Why does Scotland need to take action?
A LACK of action from Holyrood could have global implications. Mullin recounts the case of Oliver Bullough, a Welsh journalist and author based in London, who in one example of a SLAPP was sued for libel by the vice-president of Angola.
After trying to raise legal action in the UK, Angolan politician Bornito de Sousa Baltazar Diogo instead took his case to the Portuguese courts – a country to which Bullough had never even been.
“Unless Scotland tightens up its laws it will be exposed to [such] libel tourism,” Mullin (below) cautions.
Anti-SLAPP legislation is being developed in Westminster and in Brussels, with plans to stamp down on the practice across both Europe and the rest of the UK.
Through inaction, Scotland risks becoming a “haven” for abuses of the justice system, academics at the University of Aberdeen’s Anti-SLAPP Research Hub warned in an intervention in support of Mullin’s Holyrood petition.
“In addition, SLAPPs have the potential to impact the efficient functioning of the judicial system by overburdening the court system with vexatious or frivolous litigation,” they wrote.
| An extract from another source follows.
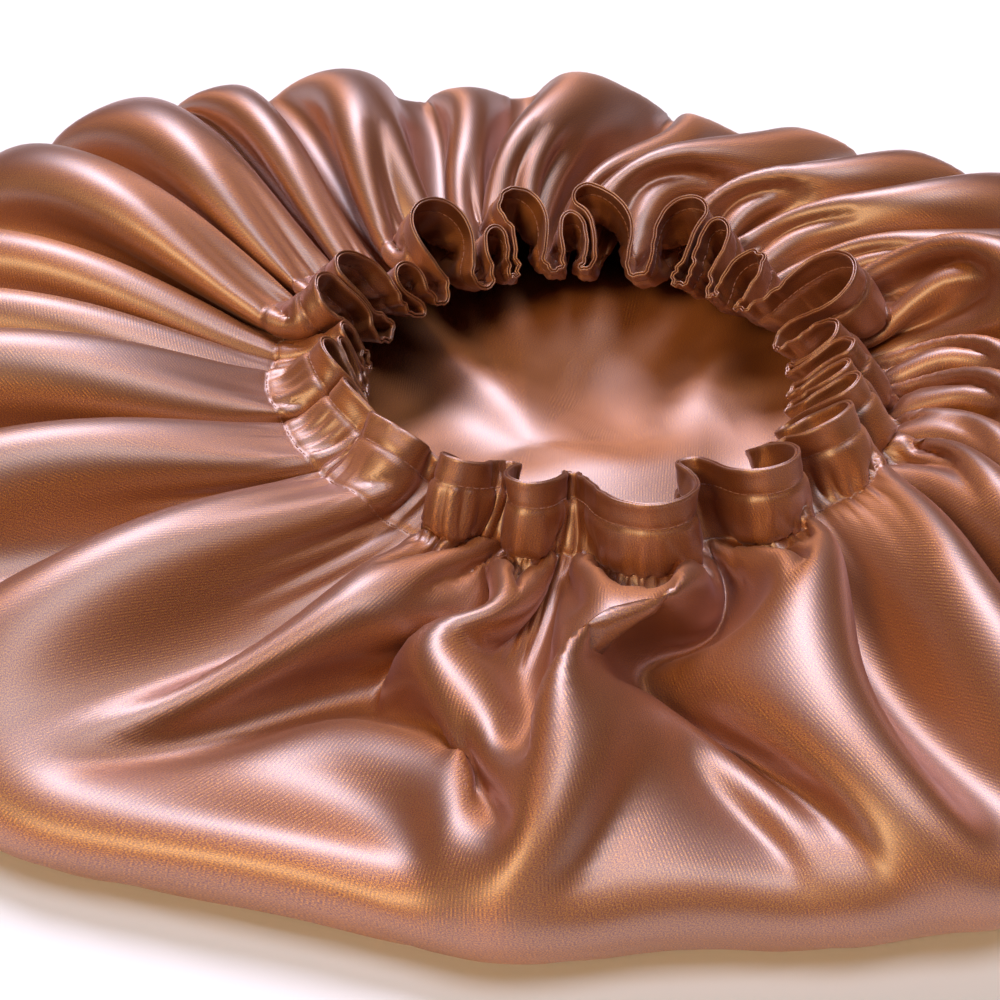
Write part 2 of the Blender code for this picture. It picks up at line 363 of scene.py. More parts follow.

Are there any examples of how they’ve been used in the past?
ONE of the UK’s most high-profile SLAPPs in recent years was the case of the “bad boy of Brexit” Arron Banks.
Banks, the multi-millionaire co-founder of the Leave.EU campaign, filed four defamation claims against Guardian journalist Carole Cadwalladr after she suggested he had been untruthful about his connections to Russia.
Two of those claims were dismissed early on as “far-fetched”, but Cadwalladr faced a lengthy legal battle over the others. In June 2022, Banks lost; the Coalition For Women In Journalism called it “a major win for press freedom”.
Furthermore, Edinburgh-based think tank Ekklesia, in their submission in support of Mullin’s petition, also highlighted several examples of times where journalists had faced SLAPPs.
One such case was that of journalist Catherine Belton, who authored the book Putin’s People: How the KGB Took Back Russia And Then Took On The West. Belton found herself the target of SLAPPs from Russian oligarch Roman Abramovich as well as the Russian state energy company Rosneft for extracts in the book.
The case saw the European Centre for Press and Media Freedom, the National Union of Journalists, Index on Censorship and a host of other organisations write to the UK Government demanding a crack-down on SLAPPs.
But, as Mullin said, the true extent of the number of SLAPP cases facing journalists across Scotland, Europe, and the wider world will never be known.
What action can be taken?
AS it stands, Mullin says, the rich can “abuse the justice system with impunity”, facing no consequences for repeatedly raising cases with the sole aim of suppressing freedom of expression.
By way of a fix, he says: “We need to have in law a system where people cannot raise actions that are without merit and without substance.
“It should be very easy at the outset for the justice system to dismiss [SLAPPs].
“If you were threatened as a journalist, you should have the means to go somewhere in the judiciary and say ‘I have received this threat, you intervene to stop this making any progress’.
“If people continue to try and pursue this abuse, we want some means where they can be penalised.”
Aberdeen University’s academics also called for these two measures, as well as outlining four others such as placing “the burden of proof on the claimant to prove the claim is not manifestly unfounded” and providing “defensive mechanisms to deter the institution of proceedings outwith Scotland”.
The UK Government is looking at establishing a “statutory definition of SLAPPs to help identify relevant cases and form the basis for their being subject to a separate case and costs management regime”.
Will change happen?
IN the EU and the UK – until now known as a hotbed of “libel tourism” – change looks to be on the way. Stricter anti-SLAPP laws already exist in Australia and North America.
Here in Scotland, however, the Government has said it does “not plan to undertake a review”.
It added in response to Mullin’s petition: “The Scottish Government keeps the law under constant review, however, and is closely monitoring the UK Government’s intention to introduce a new statutory early dismissal process to strike out SLAPPs and the recent EU-level draft Directive concerning SLAPPs.”
There is support from within the SNP, with both Michelle Thomson MSP and Stewart McDonald MP (above) telling The Sunday National they backed a law change. “It is about time Scottish reform was put on the agenda,” McDonald said.
Mullin said that other politicians had also given their support to his petition in private. The support from the University of Aberdeen’s Anti-SLAPP Research Hub for the former MP’s proposal is also significant.
The petition will be considered by Holyrood’s Citizen Participation and Public Petitions Committee at its first meeting on 2023, due to be held on Wednesday, January 18.